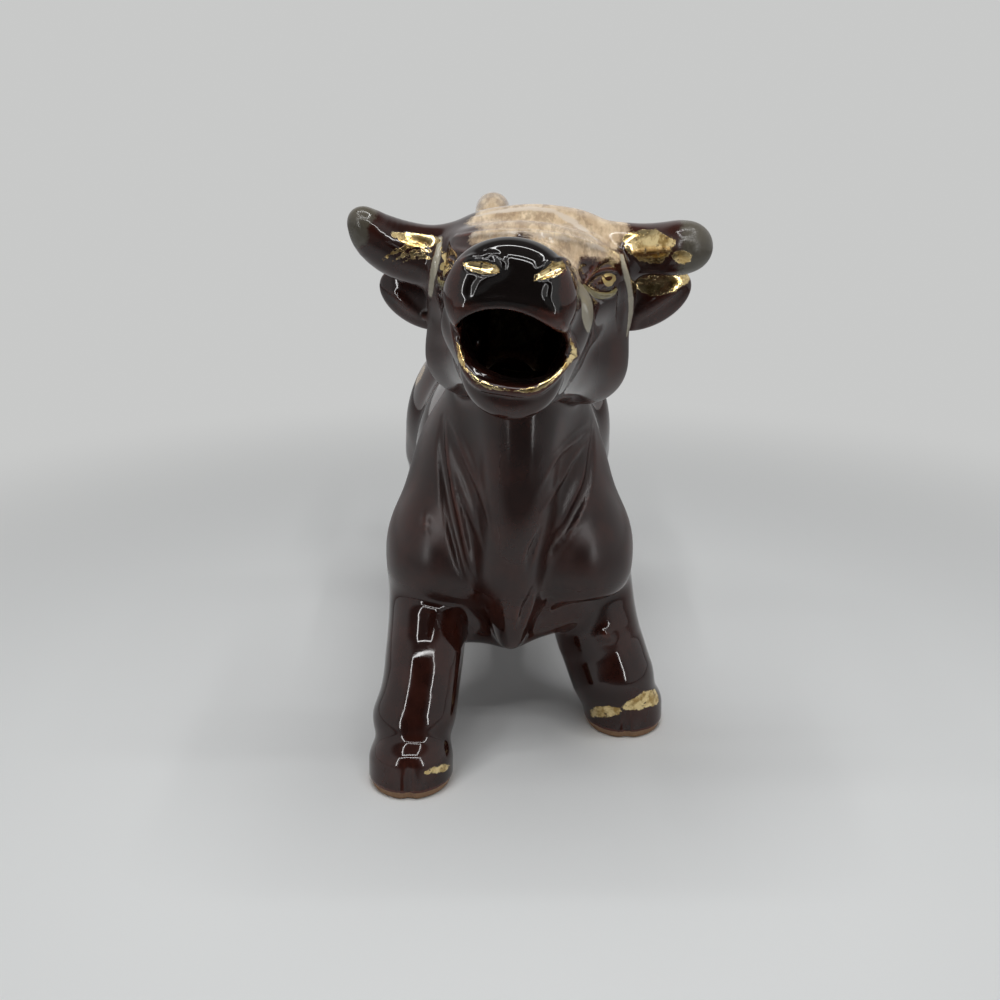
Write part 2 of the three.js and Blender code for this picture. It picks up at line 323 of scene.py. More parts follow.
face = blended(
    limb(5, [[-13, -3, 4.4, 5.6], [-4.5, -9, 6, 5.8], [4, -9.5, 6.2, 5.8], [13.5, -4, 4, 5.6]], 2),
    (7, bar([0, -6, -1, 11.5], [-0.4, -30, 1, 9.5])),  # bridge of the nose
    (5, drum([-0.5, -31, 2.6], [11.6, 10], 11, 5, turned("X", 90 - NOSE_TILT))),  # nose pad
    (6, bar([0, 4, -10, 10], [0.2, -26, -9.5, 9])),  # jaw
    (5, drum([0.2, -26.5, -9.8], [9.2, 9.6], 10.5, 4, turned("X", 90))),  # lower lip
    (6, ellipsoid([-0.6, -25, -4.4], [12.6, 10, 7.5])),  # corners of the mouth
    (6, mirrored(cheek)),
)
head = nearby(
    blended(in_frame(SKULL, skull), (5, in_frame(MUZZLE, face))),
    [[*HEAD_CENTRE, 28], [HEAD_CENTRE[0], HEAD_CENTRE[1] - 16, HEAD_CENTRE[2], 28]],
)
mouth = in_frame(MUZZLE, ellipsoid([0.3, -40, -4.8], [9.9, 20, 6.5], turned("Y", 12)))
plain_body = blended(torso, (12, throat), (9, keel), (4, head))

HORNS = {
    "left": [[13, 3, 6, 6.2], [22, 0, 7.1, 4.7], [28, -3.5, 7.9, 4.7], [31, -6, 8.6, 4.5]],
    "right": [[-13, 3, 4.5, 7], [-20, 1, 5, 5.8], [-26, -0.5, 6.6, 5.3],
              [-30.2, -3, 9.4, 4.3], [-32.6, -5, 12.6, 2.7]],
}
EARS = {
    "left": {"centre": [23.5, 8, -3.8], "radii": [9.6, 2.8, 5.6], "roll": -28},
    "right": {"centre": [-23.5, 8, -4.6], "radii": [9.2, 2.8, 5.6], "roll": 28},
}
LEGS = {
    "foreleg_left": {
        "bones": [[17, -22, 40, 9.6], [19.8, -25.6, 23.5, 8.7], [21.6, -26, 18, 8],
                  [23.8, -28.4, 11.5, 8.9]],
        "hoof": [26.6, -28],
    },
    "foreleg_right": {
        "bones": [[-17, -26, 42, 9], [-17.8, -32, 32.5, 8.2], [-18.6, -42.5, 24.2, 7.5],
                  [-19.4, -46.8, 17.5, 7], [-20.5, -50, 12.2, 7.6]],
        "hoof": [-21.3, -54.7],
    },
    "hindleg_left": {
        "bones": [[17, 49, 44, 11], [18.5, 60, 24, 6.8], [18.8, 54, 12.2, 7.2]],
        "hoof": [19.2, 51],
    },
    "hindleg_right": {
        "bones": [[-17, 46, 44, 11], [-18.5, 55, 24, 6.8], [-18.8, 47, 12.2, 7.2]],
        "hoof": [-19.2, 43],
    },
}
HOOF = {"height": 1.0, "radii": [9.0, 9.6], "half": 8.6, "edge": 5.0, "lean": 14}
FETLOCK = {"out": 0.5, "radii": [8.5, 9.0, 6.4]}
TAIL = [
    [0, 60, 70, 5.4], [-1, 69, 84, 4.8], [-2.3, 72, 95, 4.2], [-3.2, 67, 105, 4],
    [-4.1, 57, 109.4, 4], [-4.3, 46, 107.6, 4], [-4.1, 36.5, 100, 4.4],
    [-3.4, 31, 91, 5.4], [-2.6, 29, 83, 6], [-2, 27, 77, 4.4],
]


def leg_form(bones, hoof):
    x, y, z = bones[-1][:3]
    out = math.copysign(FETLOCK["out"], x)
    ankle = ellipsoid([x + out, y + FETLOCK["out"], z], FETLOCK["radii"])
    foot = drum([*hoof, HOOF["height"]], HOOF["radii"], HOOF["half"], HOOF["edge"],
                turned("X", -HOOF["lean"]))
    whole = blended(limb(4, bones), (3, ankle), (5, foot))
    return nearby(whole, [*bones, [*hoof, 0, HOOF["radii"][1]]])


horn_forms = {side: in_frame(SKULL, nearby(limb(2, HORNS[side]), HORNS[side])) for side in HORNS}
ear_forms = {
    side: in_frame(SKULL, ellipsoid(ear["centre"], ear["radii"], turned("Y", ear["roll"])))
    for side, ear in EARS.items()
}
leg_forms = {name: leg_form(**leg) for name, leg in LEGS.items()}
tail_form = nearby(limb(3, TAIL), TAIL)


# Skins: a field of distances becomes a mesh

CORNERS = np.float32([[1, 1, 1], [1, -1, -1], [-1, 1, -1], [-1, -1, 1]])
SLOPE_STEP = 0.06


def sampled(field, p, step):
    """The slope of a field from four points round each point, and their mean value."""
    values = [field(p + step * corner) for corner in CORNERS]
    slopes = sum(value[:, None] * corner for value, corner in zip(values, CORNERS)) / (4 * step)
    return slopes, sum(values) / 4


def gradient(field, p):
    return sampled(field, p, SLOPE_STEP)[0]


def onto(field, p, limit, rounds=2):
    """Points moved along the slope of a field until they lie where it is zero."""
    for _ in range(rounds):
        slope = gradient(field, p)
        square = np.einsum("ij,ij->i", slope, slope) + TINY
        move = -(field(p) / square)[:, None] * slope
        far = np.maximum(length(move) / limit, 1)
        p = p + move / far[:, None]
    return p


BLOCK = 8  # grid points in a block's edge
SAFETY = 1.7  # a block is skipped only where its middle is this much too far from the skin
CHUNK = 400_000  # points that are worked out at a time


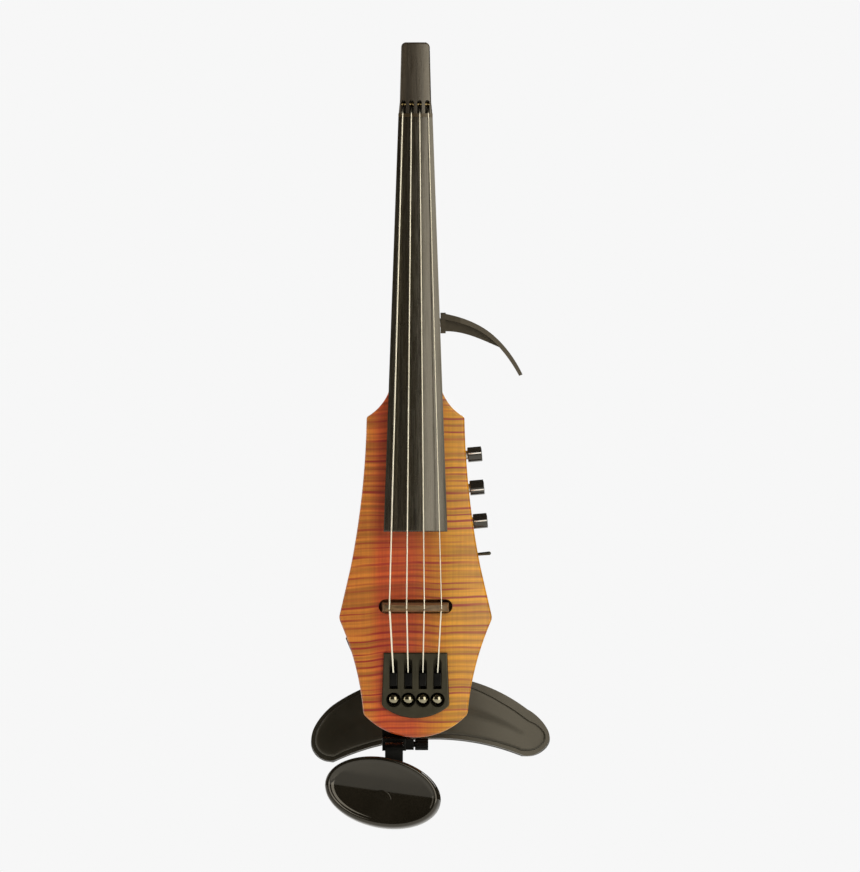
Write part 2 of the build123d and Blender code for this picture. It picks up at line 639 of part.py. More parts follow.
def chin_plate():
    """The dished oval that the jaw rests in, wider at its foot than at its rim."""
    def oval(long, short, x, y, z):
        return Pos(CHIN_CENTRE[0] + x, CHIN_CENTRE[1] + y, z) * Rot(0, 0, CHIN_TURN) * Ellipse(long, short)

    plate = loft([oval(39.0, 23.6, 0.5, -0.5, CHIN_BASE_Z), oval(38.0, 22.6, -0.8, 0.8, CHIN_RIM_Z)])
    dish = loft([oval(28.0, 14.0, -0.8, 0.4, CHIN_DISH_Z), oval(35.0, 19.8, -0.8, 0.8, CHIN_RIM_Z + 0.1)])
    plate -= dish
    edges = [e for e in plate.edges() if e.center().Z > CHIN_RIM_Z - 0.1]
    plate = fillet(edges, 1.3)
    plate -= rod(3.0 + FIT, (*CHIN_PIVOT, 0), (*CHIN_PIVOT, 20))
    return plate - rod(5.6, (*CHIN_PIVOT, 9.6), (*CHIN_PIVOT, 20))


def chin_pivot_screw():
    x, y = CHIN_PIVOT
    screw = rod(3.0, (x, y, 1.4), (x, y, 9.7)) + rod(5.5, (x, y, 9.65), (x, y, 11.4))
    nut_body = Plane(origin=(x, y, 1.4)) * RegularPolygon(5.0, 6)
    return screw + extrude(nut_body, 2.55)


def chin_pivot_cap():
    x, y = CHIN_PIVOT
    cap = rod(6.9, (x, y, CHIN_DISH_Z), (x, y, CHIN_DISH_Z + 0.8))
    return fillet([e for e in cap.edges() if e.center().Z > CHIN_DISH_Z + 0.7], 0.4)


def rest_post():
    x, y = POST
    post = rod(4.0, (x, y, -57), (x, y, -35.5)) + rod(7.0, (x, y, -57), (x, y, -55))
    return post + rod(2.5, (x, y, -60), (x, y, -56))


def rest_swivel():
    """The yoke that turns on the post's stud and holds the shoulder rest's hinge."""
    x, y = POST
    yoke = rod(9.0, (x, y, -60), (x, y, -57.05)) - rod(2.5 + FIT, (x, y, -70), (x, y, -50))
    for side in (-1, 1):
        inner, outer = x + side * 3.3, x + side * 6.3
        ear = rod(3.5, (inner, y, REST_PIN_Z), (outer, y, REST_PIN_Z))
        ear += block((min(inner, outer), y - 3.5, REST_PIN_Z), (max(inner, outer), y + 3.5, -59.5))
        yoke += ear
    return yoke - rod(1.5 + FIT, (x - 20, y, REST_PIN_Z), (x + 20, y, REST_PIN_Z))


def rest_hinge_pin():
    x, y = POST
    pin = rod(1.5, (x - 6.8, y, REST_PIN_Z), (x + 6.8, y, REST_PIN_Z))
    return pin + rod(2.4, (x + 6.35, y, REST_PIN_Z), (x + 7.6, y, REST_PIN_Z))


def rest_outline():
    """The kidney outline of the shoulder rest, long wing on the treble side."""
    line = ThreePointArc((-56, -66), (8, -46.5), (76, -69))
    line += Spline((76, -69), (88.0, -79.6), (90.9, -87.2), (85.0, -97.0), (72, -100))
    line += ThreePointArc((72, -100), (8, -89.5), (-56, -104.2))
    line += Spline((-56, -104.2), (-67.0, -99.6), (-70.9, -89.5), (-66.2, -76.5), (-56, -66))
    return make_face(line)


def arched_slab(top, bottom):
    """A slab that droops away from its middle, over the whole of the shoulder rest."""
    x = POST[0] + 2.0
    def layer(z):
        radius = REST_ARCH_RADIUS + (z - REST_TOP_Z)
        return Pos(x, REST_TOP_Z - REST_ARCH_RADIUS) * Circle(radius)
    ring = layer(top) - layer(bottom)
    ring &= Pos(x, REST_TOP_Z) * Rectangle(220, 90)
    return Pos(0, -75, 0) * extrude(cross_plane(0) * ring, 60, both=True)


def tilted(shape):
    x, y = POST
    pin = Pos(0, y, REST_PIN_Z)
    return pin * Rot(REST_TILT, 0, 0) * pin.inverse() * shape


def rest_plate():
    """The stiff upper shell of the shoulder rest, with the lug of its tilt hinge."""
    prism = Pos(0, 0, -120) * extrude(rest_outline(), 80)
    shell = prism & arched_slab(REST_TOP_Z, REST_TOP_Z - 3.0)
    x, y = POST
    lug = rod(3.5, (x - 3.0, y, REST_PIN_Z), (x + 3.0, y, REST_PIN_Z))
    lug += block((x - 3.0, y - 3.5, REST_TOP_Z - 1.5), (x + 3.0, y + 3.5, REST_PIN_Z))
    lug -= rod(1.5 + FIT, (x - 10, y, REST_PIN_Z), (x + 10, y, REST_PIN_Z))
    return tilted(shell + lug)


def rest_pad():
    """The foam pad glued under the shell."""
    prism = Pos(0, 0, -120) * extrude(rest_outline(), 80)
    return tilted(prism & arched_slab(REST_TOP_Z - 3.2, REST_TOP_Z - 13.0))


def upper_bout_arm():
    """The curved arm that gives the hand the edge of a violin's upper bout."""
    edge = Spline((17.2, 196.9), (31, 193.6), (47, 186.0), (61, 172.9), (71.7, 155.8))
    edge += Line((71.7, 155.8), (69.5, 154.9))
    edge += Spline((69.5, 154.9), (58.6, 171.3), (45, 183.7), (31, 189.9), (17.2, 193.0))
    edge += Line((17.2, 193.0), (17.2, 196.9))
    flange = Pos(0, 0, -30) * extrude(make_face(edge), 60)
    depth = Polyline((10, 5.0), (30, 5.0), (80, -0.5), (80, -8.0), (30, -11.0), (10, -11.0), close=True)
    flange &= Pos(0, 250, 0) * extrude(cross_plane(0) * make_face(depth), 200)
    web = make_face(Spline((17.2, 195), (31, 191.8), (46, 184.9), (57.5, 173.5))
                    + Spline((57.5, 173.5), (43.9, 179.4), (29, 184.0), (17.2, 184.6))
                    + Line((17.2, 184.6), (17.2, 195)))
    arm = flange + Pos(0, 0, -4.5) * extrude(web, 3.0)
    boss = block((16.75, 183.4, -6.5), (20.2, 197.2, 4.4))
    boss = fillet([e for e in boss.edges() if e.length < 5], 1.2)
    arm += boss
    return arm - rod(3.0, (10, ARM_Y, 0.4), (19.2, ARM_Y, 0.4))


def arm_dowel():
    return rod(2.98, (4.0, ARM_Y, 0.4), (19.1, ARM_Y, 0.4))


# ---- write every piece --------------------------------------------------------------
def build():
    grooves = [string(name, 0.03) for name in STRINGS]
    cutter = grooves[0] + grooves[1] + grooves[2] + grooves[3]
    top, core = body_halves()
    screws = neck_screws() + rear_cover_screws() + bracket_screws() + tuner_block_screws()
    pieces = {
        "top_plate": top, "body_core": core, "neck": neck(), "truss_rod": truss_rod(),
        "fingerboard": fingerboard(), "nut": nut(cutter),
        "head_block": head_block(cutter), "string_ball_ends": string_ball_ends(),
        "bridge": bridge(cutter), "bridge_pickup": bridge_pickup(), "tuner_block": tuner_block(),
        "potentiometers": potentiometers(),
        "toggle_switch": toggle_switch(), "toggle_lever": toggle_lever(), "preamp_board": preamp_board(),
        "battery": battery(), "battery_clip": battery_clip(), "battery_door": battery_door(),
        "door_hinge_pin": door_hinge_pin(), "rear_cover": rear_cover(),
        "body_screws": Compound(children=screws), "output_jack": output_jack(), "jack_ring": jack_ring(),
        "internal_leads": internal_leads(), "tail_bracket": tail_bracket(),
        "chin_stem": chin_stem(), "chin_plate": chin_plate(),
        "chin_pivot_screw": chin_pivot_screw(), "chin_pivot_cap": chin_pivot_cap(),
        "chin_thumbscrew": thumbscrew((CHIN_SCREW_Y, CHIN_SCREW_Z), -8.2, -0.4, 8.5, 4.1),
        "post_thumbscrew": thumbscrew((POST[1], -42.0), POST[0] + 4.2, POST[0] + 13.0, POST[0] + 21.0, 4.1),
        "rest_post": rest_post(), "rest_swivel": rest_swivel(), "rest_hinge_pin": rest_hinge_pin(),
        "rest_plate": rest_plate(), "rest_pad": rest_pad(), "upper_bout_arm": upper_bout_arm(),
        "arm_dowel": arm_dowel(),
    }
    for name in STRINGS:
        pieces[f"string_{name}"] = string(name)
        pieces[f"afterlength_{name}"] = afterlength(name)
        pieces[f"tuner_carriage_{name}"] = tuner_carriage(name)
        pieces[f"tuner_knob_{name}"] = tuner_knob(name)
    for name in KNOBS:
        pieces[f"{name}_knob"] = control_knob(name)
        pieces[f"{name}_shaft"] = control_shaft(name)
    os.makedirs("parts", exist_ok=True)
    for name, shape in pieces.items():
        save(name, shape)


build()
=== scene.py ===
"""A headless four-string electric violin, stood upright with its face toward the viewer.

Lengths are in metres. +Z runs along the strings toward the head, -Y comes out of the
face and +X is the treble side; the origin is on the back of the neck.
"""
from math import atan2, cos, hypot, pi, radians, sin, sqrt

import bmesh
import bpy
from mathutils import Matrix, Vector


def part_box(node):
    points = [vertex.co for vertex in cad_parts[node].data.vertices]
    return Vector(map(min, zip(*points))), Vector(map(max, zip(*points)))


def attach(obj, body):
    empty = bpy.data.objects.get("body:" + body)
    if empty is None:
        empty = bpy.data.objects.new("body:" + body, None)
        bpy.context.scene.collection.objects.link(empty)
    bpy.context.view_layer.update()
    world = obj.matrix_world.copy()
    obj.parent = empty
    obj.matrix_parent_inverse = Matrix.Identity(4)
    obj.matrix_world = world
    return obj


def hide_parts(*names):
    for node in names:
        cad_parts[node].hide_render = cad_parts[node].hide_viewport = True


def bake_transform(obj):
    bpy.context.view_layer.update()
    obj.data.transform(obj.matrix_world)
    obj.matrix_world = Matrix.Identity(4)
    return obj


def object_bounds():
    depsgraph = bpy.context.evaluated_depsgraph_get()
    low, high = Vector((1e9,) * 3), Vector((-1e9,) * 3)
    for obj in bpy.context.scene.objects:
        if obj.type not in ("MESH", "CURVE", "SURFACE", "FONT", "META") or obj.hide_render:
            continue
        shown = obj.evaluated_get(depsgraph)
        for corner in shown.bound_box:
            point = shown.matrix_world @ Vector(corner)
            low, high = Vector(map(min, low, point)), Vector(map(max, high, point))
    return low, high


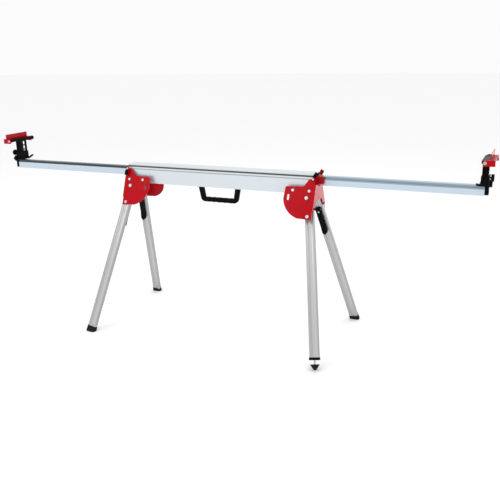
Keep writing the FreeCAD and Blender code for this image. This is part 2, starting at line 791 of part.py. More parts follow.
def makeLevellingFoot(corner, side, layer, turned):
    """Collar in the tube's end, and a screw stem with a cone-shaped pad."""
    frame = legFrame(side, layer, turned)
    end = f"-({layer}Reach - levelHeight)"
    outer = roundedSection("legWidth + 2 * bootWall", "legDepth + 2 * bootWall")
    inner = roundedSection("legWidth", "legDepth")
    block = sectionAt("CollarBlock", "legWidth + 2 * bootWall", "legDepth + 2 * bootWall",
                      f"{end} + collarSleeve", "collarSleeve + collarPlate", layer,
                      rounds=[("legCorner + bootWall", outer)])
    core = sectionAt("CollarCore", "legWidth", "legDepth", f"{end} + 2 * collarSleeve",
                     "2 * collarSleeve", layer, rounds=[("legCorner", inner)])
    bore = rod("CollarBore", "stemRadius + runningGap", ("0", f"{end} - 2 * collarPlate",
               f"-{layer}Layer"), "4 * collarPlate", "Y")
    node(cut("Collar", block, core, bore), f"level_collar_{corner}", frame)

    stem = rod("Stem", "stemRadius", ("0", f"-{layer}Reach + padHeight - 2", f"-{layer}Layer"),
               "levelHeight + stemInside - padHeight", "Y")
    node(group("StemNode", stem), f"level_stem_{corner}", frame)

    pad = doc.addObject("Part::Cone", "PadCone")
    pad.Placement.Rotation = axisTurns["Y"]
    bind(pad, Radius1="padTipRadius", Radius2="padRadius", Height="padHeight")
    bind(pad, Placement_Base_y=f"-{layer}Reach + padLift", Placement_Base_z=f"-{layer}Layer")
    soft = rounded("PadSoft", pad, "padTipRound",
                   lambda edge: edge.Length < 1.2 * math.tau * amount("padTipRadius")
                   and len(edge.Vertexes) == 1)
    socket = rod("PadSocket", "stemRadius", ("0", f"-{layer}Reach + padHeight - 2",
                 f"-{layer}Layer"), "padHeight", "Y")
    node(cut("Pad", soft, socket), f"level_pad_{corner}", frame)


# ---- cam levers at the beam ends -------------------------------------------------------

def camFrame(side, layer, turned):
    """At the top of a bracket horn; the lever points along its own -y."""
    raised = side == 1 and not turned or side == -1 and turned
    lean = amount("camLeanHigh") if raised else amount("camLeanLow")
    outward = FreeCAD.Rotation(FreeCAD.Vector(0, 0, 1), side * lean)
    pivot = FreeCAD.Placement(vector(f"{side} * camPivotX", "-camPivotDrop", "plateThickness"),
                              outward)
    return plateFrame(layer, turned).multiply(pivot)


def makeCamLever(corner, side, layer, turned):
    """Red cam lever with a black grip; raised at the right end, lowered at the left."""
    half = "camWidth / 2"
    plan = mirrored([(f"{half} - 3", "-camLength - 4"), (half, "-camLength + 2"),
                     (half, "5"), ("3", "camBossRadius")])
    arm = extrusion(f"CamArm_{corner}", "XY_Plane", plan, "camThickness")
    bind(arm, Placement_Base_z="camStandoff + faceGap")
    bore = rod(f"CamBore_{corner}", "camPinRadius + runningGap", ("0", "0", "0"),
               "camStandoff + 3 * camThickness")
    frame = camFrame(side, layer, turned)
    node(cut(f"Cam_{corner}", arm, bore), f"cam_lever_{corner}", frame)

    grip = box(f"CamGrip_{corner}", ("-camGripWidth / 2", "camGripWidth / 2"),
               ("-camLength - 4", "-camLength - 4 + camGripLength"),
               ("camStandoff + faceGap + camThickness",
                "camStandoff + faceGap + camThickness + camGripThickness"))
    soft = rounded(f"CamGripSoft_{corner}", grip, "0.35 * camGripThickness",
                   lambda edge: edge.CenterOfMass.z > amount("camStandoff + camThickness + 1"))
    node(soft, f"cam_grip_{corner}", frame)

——

■ **Challenge**:
Return nothing but the lines from the start of the listing above through the line containing "plain_body = blended(torso, (12, throat), (9, keel), (4, head))", exactly as given.

■ **Exercise solution**:
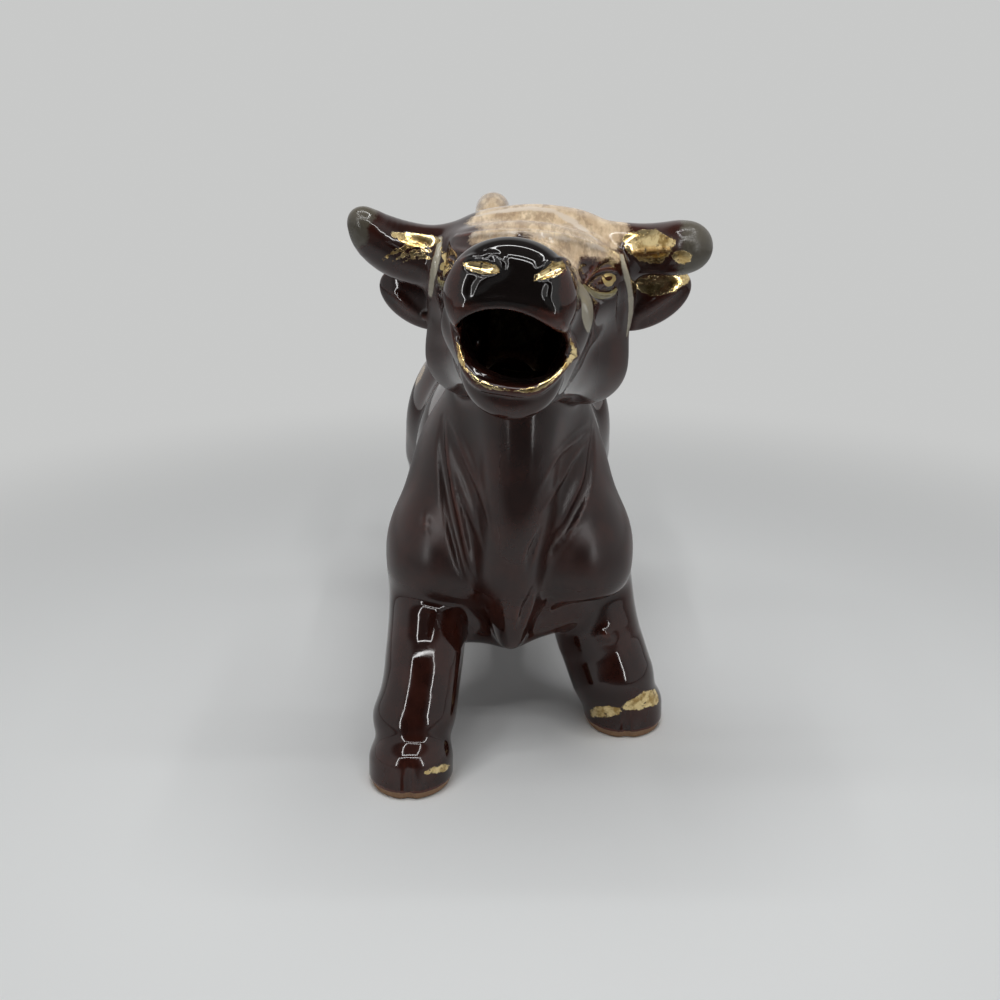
Write part 2 of the three.js and Blender code for this picture. It picks up at line 323 of scene.py. More parts follow.
face = blended(
    limb(5, [[-13, -3, 4.4, 5.6], [-4.5, -9, 6, 5.8], [4, -9.5, 6.2, 5.8], [13.5, -4, 4, 5.6]], 2),
    (7, bar([0, -6, -1, 11.5], [-0.4, -30, 1, 9.5])),  # bridge of the nose
    (5, drum([-0.5, -31, 2.6], [11.6, 10], 11, 5, turned("X", 90 - NOSE_TILT))),  # nose pad
    (6, bar([0, 4, -10, 10], [0.2, -26, -9.5, 9])),  # jaw
    (5, drum([0.2, -26.5, -9.8], [9.2, 9.6], 10.5, 4, turned("X", 90))),  # lower lip
    (6, ellipsoid([-0.6, -25, -4.4], [12.6, 10, 7.5])),  # corners of the mouth
    (6, mirrored(cheek)),
)
head = nearby(
    blended(in_frame(SKULL, skull), (5, in_frame(MUZZLE, face))),
    [[*HEAD_CENTRE, 28], [HEAD_CENTRE[0], HEAD_CENTRE[1] - 16, HEAD_CENTRE[2], 28]],
)
mouth = in_frame(MUZZLE, ellipsoid([0.3, -40, -4.8], [9.9, 20, 6.5], turned("Y", 12)))
plain_body = blended(torso, (12, throat), (9, keel), (4, head))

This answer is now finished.